Is it hard to be a female cabbie in India?
"Certainly. While driving around customers, male drivers would stare at me, some in disbelief and some mockingly. It reminds you that you've entered a traditionally masculine space. But, the reverse is also true. Co-drivers would often cheer me on. I was saluted once," she exclaimed, priding herself on her blue and pink Sakha cab uniform.
Sanjay, another trainer, said that he had held prejudices against women drivers but not anymore.
"When we took our car out, we sometimes said 'How is she driving? She will crash the car'. But now I feel women are indeed good drivers who follow rules," the former private driver said, adding that he urges his male driver friends to follow suit.
Over the years, Azad has enabled more than 1,800 women to become employable.

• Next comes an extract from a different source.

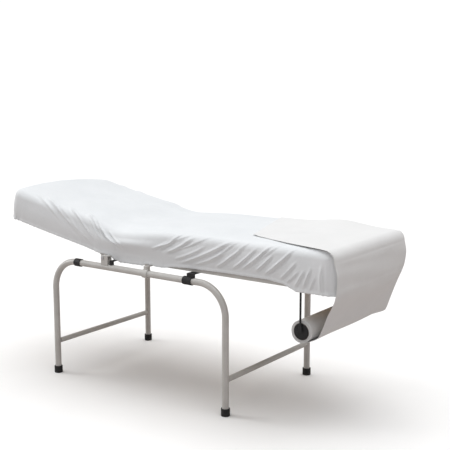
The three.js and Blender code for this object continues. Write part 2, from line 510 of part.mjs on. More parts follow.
// ---------------------------------------------------------------- paper roll, its arms and the loose end
for (const [side, sign] of SIDES) {
  const armY = sign * ARM_Y;
  const mountTop = SEAT_FRAME_BOTTOM - FIT_GAP;
  const [low, high] = span(sign, FRAME_INNER_Y, FRAME_Y);
  const cheeks = toSolid(block([ROLL_X - ARM_MOUNT_LENGTH / 2, low, mountTop - ARM_MOUNT_HEIGHT],
    [ROLL_X + ARM_MOUNT_LENGTH / 2, high, mountTop]))
    .subtract(toSolid(block([ROLL_X - ARM_RADIUS * 2, -FAR, mountTop - ARM_MOUNT_HEIGHT - 1],
      [ROLL_X + ARM_RADIUS * 2, FAR, mountTop - BRACKET_WALL])))
    .subtract(toSolid(roundBar('x', PIVOT_RADIUS / 2 + PIN_CLEARANCE, -FAR, FAR, [armY, ARM_TOP])));
  addMesh(couch, `arm_mount_${side}`, toGeometry(cheeks), BLACK_STEEL);

  const pinEnd = ARM_MOUNT_LENGTH / 2 + 2;
  addMesh(couch, `arm_pin_${side}`, roundBar('x', PIVOT_RADIUS / 2, ROLL_X - pinEnd, ROLL_X + pinEnd,
    [armY, ARM_TOP], 16), ZINC_STEEL);

  // Arm: an eye round the pin, a thin rod, and a short cone that widens into the hub.
  const eye = toSolid(roundBar('x', ARM_EYE_RADIUS, ROLL_X - ARM_RADIUS * 1.6, ROLL_X + ARM_RADIUS * 1.6,
    [armY, ARM_TOP]));
  const rod = toSolid(roundBar('z', ARM_RADIUS, ROLL_Z, ARM_TOP - PIVOT_RADIUS / 2, [ROLL_X, armY], 16));
  const flare = toSolid(new THREE.CylinderGeometry(ARM_RADIUS, ARM_RADIUS * 2.4, CORE_RADIUS, 16)
    .rotateX(Math.PI / 2).translate(ROLL_X, armY, ROLL_Z + CORE_RADIUS / 2))
    .intersect(toSolid(block([-FAR, armY - ARM_RADIUS, -FAR], [FAR, armY + ARM_RADIUS, FAR])));
  const eyeBore = toSolid(roundBar('x', PIVOT_RADIUS / 2 + PIN_CLEARANCE, -FAR, FAR, [armY, ARM_TOP], 16));
  const arm = eye.add(rod).add(flare).subtract(eyeBore);
  addMesh(couch, `roll_arm_${side}`, toGeometry(arm), BLACK_STEEL);

  // Hub: a cone that centres the core, with its narrow end inwards.
  const hubProfile = [new THREE.Vector2(0, 0), new THREE.Vector2(HUB_TIP_RADIUS, 0),
    new THREE.Vector2(CORE_BORE_RADIUS - FIT_GAP, HUB_DEPTH),
    new THREE.Vector2(CORE_BORE_RADIUS - FIT_GAP, HUB_DEPTH + HUB_LIP),
    new THREE.Vector2(0, HUB_DEPTH + HUB_LIP)];
  const hub = new THREE.LatheGeometry(hubProfile, 32);
  if (sign < 0) hub.rotateX(Math.PI);
  hub.translate(ROLL_X, sign * (ROLL_WIDTH / 2 - HUB_DEPTH), ROLL_Z);
  addMesh(couch, `roll_hub_${side}`, hub, BLACK_PLASTIC);
}

function ring(outer, inner, width) {
  const outline = new THREE.Shape();
  outline.absarc(0, 0, outer, 0, Math.PI * 2);
  const hole = new THREE.Path();
  hole.absarc(0, 0, inner, 0, Math.PI * 2, true);
  outline.holes.push(hole);
  return acrossY(outline, -width / 2, width / 2).translate(ROLL_X, 0, ROLL_Z);
}
addMesh(couch, 'paper_core', ring(CORE_RADIUS, CORE_BORE_RADIUS, ROLL_WIDTH), CARDBOARD);
addMesh(couch, 'paper_roll', ring(ROLL_RADIUS, CORE_RADIUS + FIT_GAP, ROLL_WIDTH), TISSUE);

// A sheet that follows a side path at a constant thickness, laid on its left-hand side.
function ribbon(points, thickness, width) {
  const offset = points.map((point, i) => {
    const before = points[Math.max(i - 1, 0)];
    const after = points[Math.min(i + 1, points.length - 1)];
    const along = after.clone().sub(before).normalize();
    return new THREE.Vector2(point.x + along.y * thickness, point.y - along.x * thickness);
  });
  return acrossY(new THREE.Shape([...points, ...offset.reverse()]), -width / 2, width / 2);
}

// The paper leaves the roll's outer side, meets the end face, turns over the edge and lies on top.
const paperGap = FIT_GAP * 2;
const endX = SEAT_LENGTH + paperGap;
const leave = new THREE.Vector2(endX, TOP_HEIGHT - COVER_SKIRT - PAPER_BELOW_HEM);
const rollCentre = new THREE.Vector2(ROLL_X, ROLL_Z);
const wound = ROLL_RADIUS + paperGap;
const toLeave = leave.clone().sub(rollCentre);
const tangentAngle = toLeave.angle() - Math.acos(wound / toLeave.length());
const paperPath = new THREE.Path();
paperPath.moveTo(ROLL_X + wound * Math.cos(tangentAngle), ROLL_Z + wound * Math.sin(tangentAngle));
paperPath.lineTo(leave.x, leave.y);
paperPath.lineTo(endX, TOP_HEIGHT - EDGE_RADIUS);
paperPath.absarc(SEAT_LENGTH - EDGE_RADIUS, TOP_HEIGHT - EDGE_RADIUS, EDGE_RADIUS + paperGap, 0, Math.PI / 2);
paperPath.lineTo(SEAT_LENGTH - PAPER_ON_TOP, TOP_HEIGHT + paperGap);
const paperPoints = paperPath.getPoints(8).filter((p, i, all) => i === 0 || p.distanceTo(all[i - 1]) > 1e-3);
addMesh(couch, 'paper_sheet', ribbon(paperPoints, PAPER_THICKNESS, ROLL_WIDTH), TISSUE);

// ---------------------------------------------------------------- origin
const box = new THREE.Box3().setFromObject(couch);
couch.position.x = -(box.min.x + box.max.x) / 2;

export default couch;
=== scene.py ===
"""Examination couch in a fitted cover, with a paper roll under its foot end."""
import json
import math

import bpy
import numpy as np
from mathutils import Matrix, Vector


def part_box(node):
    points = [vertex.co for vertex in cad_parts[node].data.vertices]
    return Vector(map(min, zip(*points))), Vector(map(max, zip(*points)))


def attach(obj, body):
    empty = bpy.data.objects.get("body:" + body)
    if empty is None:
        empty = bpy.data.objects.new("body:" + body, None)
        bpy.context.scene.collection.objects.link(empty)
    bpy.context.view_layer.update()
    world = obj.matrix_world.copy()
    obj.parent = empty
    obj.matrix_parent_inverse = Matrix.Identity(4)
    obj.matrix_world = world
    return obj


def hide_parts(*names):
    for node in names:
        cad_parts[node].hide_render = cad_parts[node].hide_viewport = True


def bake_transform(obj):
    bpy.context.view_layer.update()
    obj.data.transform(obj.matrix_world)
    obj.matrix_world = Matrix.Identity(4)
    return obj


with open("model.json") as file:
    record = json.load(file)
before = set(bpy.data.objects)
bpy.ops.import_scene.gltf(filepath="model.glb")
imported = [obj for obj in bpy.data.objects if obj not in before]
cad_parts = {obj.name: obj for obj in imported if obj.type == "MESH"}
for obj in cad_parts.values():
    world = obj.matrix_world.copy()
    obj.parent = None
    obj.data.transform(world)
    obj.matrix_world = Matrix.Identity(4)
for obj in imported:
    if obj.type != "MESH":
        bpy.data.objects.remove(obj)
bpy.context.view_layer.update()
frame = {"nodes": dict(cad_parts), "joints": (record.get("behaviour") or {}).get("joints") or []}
RAD = math.pi / 180

# ------------------------------------------------------------------ sizes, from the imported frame
JOINTS = {joint["name"]: joint for joint in frame["joints"]}
HINGE = Vector(JOINTS["backrest_tilt"]["pos_m"])
SEAT_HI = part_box("seat_cover")[1]
ROLL_LO, ROLL_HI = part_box("paper_roll")
ROLL_CENTRE = (ROLL_LO + ROLL_HI) / 2
ROLL_RADIUS = (ROLL_HI.z - ROLL_LO.z) / 2
TOP = SEAT_HI.z
HALF_WIDTH = SEAT_HI.y
FOOT_END = SEAT_HI.x
BACK_LENGTH = 0.655
HEAD_END = HINGE.x - BACK_LENGTH
REST_TILT = 10 * RAD
BEND_HALF = 0.15  # the bend runs this far each way from the hinge
BEND_START = HINGE.x + BEND_HALF
SHIFT = HINGE.x + 0.2957  # the folds and the hem below are placed as if the hinge stood at x = -0.2957
WELD_DISTANCE = 1e-5

# ------------------------------------------------------------------ camera
CAMERA_AT = Vector((HINGE.x + 2.9623, -3.4958, 1.4935))
CAMERA_YAW = 35.71 * RAD
CAMERA_PITCH = -9.52 * RAD
camera_data = bpy.data.cameras.new("camera")
camera_data.lens = 74.73
camera_data.sensor_width = 36
camera = bpy.data.objects.new("camera", camera_data)
camera.location = CAMERA_AT
camera.rotation_euler = (math.pi / 2 + CAMERA_PITCH, 0, CAMERA_YAW)
bpy.context.scene.collection.objects.link(camera)
bpy.context.scene.camera = camera


def smooth(t):
    t = np.clip(t, 0, 1)
    return t * t * (3 - 2 * t)


def head_shape(points):
    """The head end bows outwards, more at its near corner, and rises a little towards the head."""
    points = np.array(points, float)
    across = np.clip(points[:, 1] / HALF_WIDTH, -1, 1)
    share = smooth((HEAD_END + 0.36 - points[:, 0]) / 0.36)
    out = 0.0015 - 0.0225 * across + 0.024 * (1 - across**2)
    out = np.where(out < 0, out * smooth((points[:, 2] - 0.672) / 0.06), out)  # the frame below stays inside
    points[:, 0] -= share * out
    points[:, 2] += share**2 * (0.003 + 0.021 * (1 - across**2))
    return points


def dipped(points):
    """The couch dips over the hinge, and its long edges give way a little more there."""
    points = np.array(points, float)
    x, y, z = points.T
    upper = smooth((z - 0.68) / 0.10)
    dip = 0.011 * np.exp(-(((x - HINGE.x - 0.09) / 0.15) ** 2))
    slump = 0.013 * np.exp(-(((x - HINGE.x - 0.12) / 0.22) ** 2)) * smooth((np.abs(y) - 0.20) / 0.11)
    points[:, 2] -= upper * (dip + slump * (y < 0))
    return points


def bent(points):
    """Points of a straight couch, turned about the hinge by the backrest's rest angle."""
    points = dipped(head_shape(points))
    turn = REST_TILT * smooth((BEND_START - points[:, 0]) / (2 * BEND_HALF))
    dx, dz = points[:, 0] - HINGE.x, points[:, 2] - HINGE.z
    points[:, 0] = HINGE.x + dx * np.cos(turn) + dz * np.sin(turn)
    points[:, 2] = HINGE.z - dx * np.sin(turn) + dz * np.cos(turn)
    return points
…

"There are nearly 750 women engaged as professional chauffeurs, where there were none as of 2008. The women have together provided more than a million safe rides and generated a cumulative revenue of more than Rs 11 crore approximately last year alone," Azad's Programme Director Amrita Gupta said.
Along with driving, the women also participate in sessions about gender, sexuality, law, and communications.
The NGO also helps women acquire learning and permanent licenses in the process of the training. Manisha, a girl from Delhi's working-class Jahangirpuri who will soon sit for her learner's test, dreams of being in the police forces.
"I am from a lower caste, and women are pulled back where I come from. But, I want to learn. I drive a motorcycle and scooty. If I get my car and my police uniform, I have everything," the first-year college student said.
Challenges abound, but for the female drivers of Azad, so does courage and determination.